File naming and version control
Adopt a consistent file naming convention that includes the project ID, version number, and date (for example: ProjectName_Assignment_v02_2025-08-01.dwg). Save incremental versions rather than overwriting: this permits rollback if a change introduces new errors. Place old versions in an archive folder to keep the working directory uncluttered.
Staying Motivated and Tracking Long-Term Growth
Improving AutoCAD skills is not just about completing one assignment but about consistent growth over time. Staying motivated can be challenging, especially when faced with steep learning curves or multiple deadlines. Celebrating small achievements, such as completing a clean floor plan or mastering a specific command, keeps morale high. Tracking progress through saved projects or a portfolio helps you see how far you’ve come, which builds confidence. Motivation grows stronger when you can clearly measure improvement and connect your current practice to future academic or career goals.
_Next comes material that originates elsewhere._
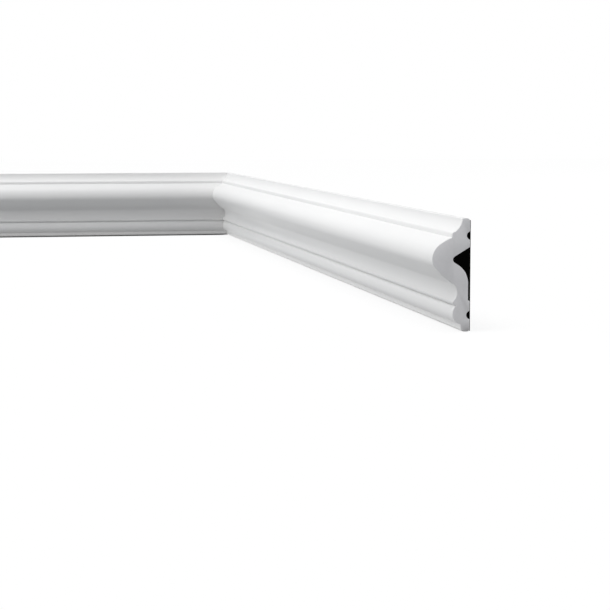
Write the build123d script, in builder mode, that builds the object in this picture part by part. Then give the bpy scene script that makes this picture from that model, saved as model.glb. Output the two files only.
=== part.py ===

Persistence, reflection, and self-recognition make long-term growth sustainable and rewarding.
Celebrate small wins
Skill building is incremental. Celebrate completion of a micro-project, a faster drafting time, or a well-organized template. Those small wins maintain momentum and reduce the dread that surrounds large assignments.
Build a simple portfolio of completed exercises
Keep a curated folder of completed drawings, mini-projects, and interesting blocks. This serves two purposes: it documents progress and supplies examples to reference when similar problems arise in future assignments. Even short, focused exercises are useful evidence of growth.
Conclusion
Approaching an AutoCAD assignment with a clear plan turns a daunting task into a sequence of achievable steps. Start by clarifying units and layer structure, practice targeted commands in short sessions, and build small, complete projects that mimic assignment demands. Use curated videos and documentation to resolve specific problems, rely on peers for feedback, and enforce simple file management habits to reduce last-minute panic. Over time, these habits compound into faster drafting, cleaner deliverables, and better understanding of how drawings communicate ideas. Keep a steady rhythm of focused practice and review, and each assignment will become less of an obstacle and more of an opportunity to consolidate skills.